EXERCISE GOAL:
Quote every line from the top of the listing down to and including the line that contains "lining_back = 1.5; // [0.5:0.5:4]".

DATA SECTION:
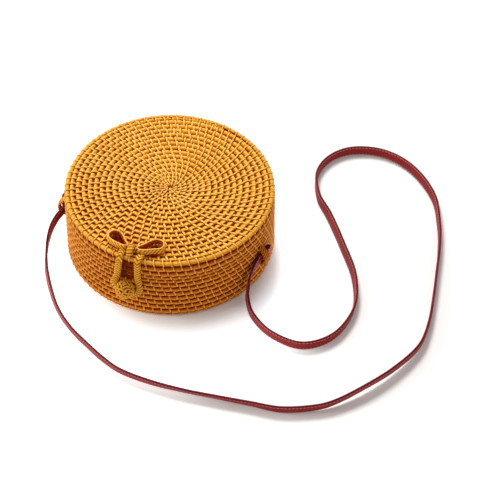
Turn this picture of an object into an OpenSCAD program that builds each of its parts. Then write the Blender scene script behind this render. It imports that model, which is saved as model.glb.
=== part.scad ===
// A round, lidded shoulder bag of coiled cane, lying on its back.
// It stands on z = 0 with its base centred on the origin. The bow and the
// ball are at the front, towards -Y, and the lid's lashing is at +Y.

/* [Bag] */
// Outer diameter of the round bag
bag_d = 200; // [180:5:230]
// Overall height of the bag, lid included
bag_h = 72; // [68:1:90]
// Height of the lid half
lid_h = 21; // [18:1:25]
// Gap between the two rims when the bag is shut
seam_gap = 0.4; // [0.3:0.1:0.8]

/* [Coiled wall] */
// Thickness of the coiled wall
wall_t = 4.6; // [4:0.2:6]
// Height that one coil row aims at
row_pitch = 5.9; // [5:0.1:7]
// Depth of the groove between two rows
groove_depth = 1.2; // [0.6:0.1:1.6]
// Height of the plain coil on each rim and each outer edge
rim_h = 4.2; // [3.6:0.2:5]
// Rounding of the outer edges
edge_r = 2.6; // [1.8:0.2:2.8]

/* [Lining] */
// Thickness of the cloth lining
lining_t = 0.8; // [0.5:0.1:1.4]
// Gap between the lining and the wall
lining_gap = 0.2; // [0.1:0.1:0.4]
// How far the lining stays back from each rim
lining_back = 1.5; // [0.5:0.5:4]

/* [Side loops] */
// Angle of the left loop, round from the front
loop_left_angle = 75; // [65:1:95]
// Angle of the right loop, round from the front
loop_right_angle = 80; // [65:1:95]
// Drop from the lower rim to a loop's middle
loop_drop = 16.6; // [16:0.2:20]
// Inner radius of a loop's arch
loop_in_r = 8.5; // [8:0.5:10]
// Thickness of the wrapped cane of a loop
loop_t = 2.8; // [2:0.2:4]
// Width of the wrapped cane of a loop
loop_w = 8; // [6:0.5:10]
// How far the arch's centre lies behind the wall's face
loop_sink = 2; // [1:0.5:3]
// Diameter of the cane ends that go through the wall
loop_end_d = 2.4; // [1.6:0.2:2.8]

/* [Strap] */
// Width of the leather strap
strap_w = 10; // [8:0.5:11]
// Thickness of the leather strap
strap_t = 2.4; // [1.6:0.2:3]
// Gap between the wall and the strap in its loops
strap_gap = 1.7; // [1:0.1:2]
// Length of the folded end that stops the strap at a loop
stop_l = 7.5; // [5:0.5:12]
// Height of the folded end
stop_w = 12; // [11:0.5:14]
// Thickness of the folded end
stop_t = 5; // [4:0.2:6]

/* [Closure] */
// Diameter of the woven ball
ball_d = 18; // [14:1:20]
// Drop from the lower rim to the ball's middle
ball_drop = 10.1; // [9:0.1:15]
// Gap between the ball and the wall
ball_gap = 1.2; // [0.6:0.1:3]
// Diameter of the cane that holds the ball
ball_stem_d = 4; // [2.5:0.5:6]
// Width of the wrapped cane of the closure loop
closure_w = 6.3; // [5:0.1:7]
// Thickness of the wrapped cane of the closure loop
closure_t = 3.4; // [2.4:0.2:4]
// Gap between the closure loop and the wall
closure_gap = 0.3; // [0.3:0.1:0.6]
// Gap between the closure loop's two legs at the edge of the lid
closure_neck = 11.5; // [9:0.5:12]
// Gap between the closure loop and the ball that it passes over
closure_slack = 0.8; // [0.6:0.1:1.5]

/* [Bow] */
// Height of the bow's standing bands
bow_h = 7; // [5:0.5:9]
// Thickness of the bow's bands
bow_t = 2.6; // [2:0.2:3.4]
// How far the middle of the bow's knot lies in from the edge
knot_in = 8; // [8:0.5:16]
// Width of the knot
knot_w = 8.2; // [7:0.2:8.4]
// Depth of the knot from front to back
knot_d = 12; // [8:0.5:13]
// How far the knot stands above the bands
knot_proud = 1; // [0:0.5:3]
// Diameter of the cane tail that ties the knot to the lid
knot_tail_d = 3; // [2:0.5:4]
// Distance from the knot to the middle of a bow loop's round end
bow_reach = 20; // [17:0.5:26]
// Radius of a bow loop's round end
bow_end_r = 8; // [6:0.5:10]
// Radius of a bow loop where it leaves the knot
bow_root_r = 3.4; // [3:0.2:4.4]
// How far the left loop's round end lies back from the knot
bow_left_back = 9.5; // [6:0.5:14]
// How far the right loop's round end lies back from the knot
bow_right_back = 13; // [6:0.5:15]

/* [Hinge] */
// Diameter of the cane rod that the lid turns on
hinge_rod_d = 3; // [2:0.2:4]
// Wall of the lashing round the rod
hinge_wrap_t = 2; // [1.4:0.2:3]
// Length of each lashing along the rod
hinge_wrap_l = 8.6; // [6:0.2:14]
// Thickness of a lashing's flat tail on the wall
hinge_tail_t = 2.1; // [1.4:0.1:3]
// Length of a lashing's flat tail, measured from the rod
hinge_tail_l = 10; // [8:0.5:12]
// Diameter of the lashing's ends that go through the wall
hinge_end_d = 1.8; // [1.2:0.2:2.4]

/* [Clearances] */
// Gap between pieces that rest on each other
seat_gap = 0.2; // [0.1:0.1:0.3]
// Gap between pieces that move past each other
run_gap = 0.3; // [0.3:0.1:0.5]
// Gap round a cane end in its hole, all round
hole_gap = 0.1; // [0.05:0.05:0.2]
// Gap round the hinge rod, all round
rod_gap = 0.05; // [0.02:0.01:0.1]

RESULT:
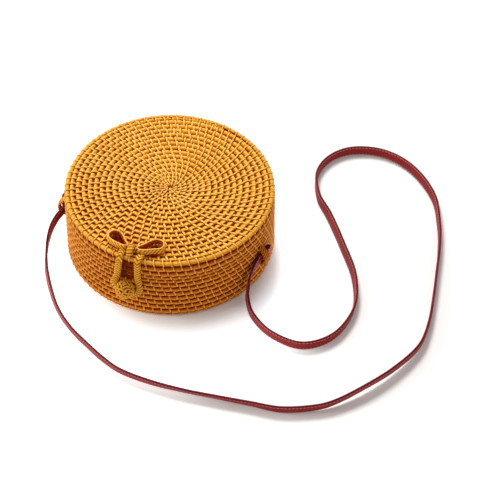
Turn this picture of an object into an OpenSCAD program that builds each of its parts. Then write the Blender scene script behind this render. It imports that model, which is saved as model.glb.
=== part.scad ===
// A round, lidded shoulder bag of coiled cane, lying on its back.
// It stands on z = 0 with its base centred on the origin. The bow and the
// ball are at the front, towards -Y, and the lid's lashing is at +Y.

/* [Bag] */
// Outer diameter of the round bag
bag_d = 200; // [180:5:230]
// Overall height of the bag, lid included
bag_h = 72; // [68:1:90]
// Height of the lid half
lid_h = 21; // [18:1:25]
// Gap between the two rims when the bag is shut
seam_gap = 0.4; // [0.3:0.1:0.8]

/* [Coiled wall] */
// Thickness of the coiled wall
wall_t = 4.6; // [4:0.2:6]
// Height that one coil row aims at
row_pitch = 5.9; // [5:0.1:7]
// Depth of the groove between two rows
groove_depth = 1.2; // [0.6:0.1:1.6]
// Height of the plain coil on each rim and each outer edge
rim_h = 4.2; // [3.6:0.2:5]
// Rounding of the outer edges
edge_r = 2.6; // [1.8:0.2:2.8]

/* [Lining] */
// Thickness of the cloth lining
lining_t = 0.8; // [0.5:0.1:1.4]
// Gap between the lining and the wall
lining_gap = 0.2; // [0.1:0.1:0.4]
// How far the lining stays back from each rim
lining_back = 1.5; // [0.5:0.5:4]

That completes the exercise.